== YOUR INSTRUCTIONS ==
Tally the lines containing "hinge" and report the number alone.

== EXERCISE DATA ==

· · · · ·

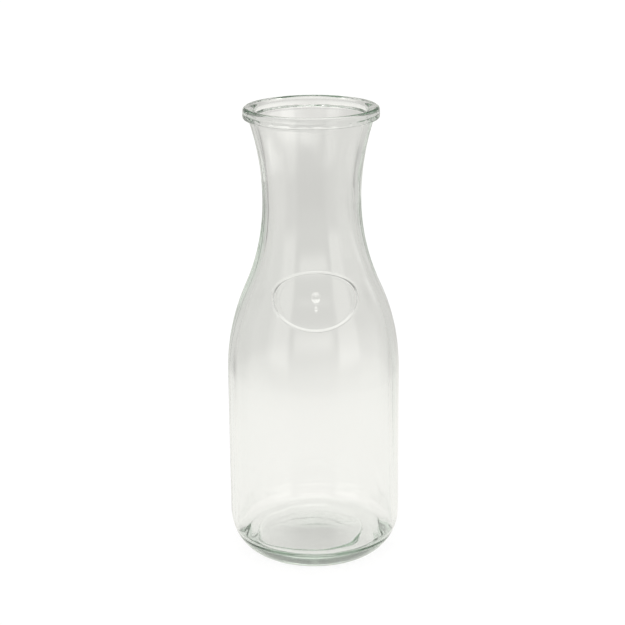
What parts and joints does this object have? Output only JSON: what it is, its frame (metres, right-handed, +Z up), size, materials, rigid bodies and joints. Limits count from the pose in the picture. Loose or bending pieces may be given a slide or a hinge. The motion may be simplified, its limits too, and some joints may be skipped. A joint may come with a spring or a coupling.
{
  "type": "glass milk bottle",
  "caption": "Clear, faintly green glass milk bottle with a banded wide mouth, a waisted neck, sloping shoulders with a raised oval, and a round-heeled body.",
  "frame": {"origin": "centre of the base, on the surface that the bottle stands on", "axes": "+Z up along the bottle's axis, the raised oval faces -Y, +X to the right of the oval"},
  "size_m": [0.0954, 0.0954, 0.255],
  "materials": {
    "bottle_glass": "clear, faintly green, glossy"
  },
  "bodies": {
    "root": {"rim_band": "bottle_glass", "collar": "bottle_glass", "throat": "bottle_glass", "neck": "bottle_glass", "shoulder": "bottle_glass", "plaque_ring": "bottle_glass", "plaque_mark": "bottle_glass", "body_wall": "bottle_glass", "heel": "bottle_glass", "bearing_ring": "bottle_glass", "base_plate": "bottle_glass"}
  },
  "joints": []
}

· · · · ·

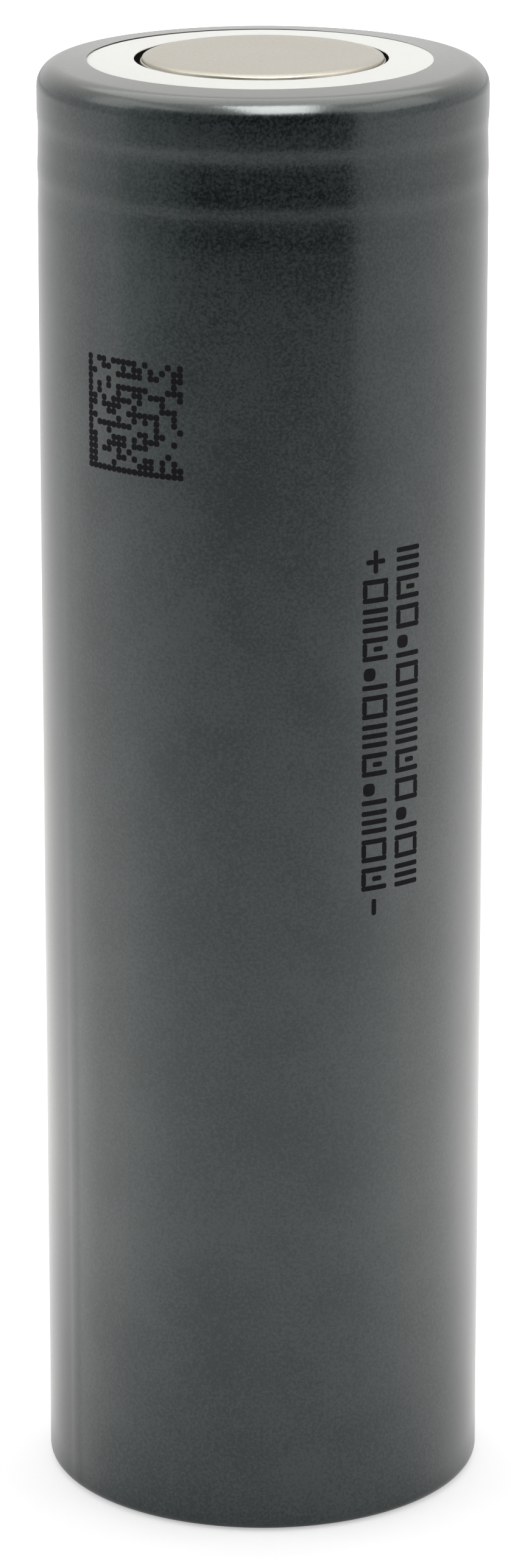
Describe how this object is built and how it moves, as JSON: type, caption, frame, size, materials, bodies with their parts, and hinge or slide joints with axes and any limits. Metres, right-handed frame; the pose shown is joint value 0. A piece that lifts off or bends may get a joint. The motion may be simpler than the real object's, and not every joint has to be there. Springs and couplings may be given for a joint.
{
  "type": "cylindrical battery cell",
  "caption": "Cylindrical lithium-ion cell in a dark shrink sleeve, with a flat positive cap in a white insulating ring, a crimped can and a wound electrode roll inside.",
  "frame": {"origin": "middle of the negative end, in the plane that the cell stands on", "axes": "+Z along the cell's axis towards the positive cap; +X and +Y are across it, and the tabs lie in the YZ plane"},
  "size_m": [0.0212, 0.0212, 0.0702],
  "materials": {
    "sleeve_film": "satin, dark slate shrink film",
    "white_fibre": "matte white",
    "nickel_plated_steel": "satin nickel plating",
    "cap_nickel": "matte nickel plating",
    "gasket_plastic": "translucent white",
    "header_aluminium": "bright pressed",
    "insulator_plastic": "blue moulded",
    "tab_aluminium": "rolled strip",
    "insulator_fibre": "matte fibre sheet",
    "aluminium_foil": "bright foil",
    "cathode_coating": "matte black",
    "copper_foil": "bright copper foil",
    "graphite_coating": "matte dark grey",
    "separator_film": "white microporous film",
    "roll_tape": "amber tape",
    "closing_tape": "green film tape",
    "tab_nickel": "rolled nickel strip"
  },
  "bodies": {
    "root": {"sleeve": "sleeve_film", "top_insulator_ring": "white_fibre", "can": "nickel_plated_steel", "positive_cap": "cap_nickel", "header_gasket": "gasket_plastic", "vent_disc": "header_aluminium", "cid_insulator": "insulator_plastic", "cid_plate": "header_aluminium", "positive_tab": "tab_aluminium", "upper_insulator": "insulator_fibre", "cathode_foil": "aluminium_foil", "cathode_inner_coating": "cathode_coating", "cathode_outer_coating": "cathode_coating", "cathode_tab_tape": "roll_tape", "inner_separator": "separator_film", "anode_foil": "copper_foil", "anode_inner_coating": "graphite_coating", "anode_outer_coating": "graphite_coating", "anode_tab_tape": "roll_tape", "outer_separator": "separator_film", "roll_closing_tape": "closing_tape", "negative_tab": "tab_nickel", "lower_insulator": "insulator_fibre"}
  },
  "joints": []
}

· · · · ·

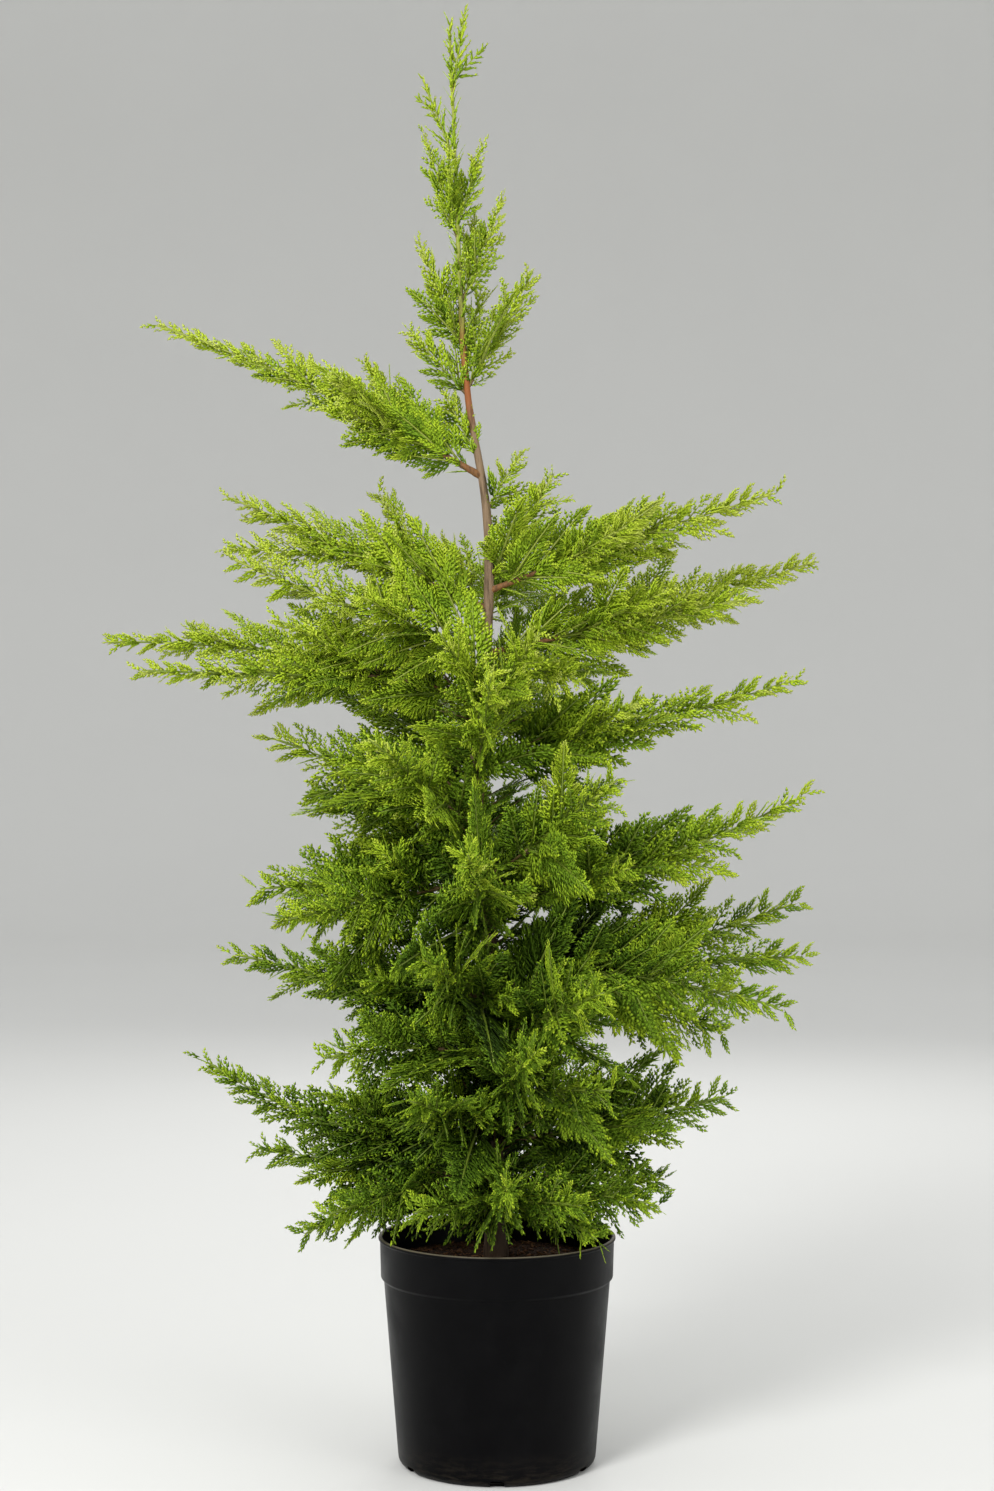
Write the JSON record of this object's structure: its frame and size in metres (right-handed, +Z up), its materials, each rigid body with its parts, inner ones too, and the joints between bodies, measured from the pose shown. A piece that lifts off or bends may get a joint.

· · · · ·

== EXERCISE RESULT ==
2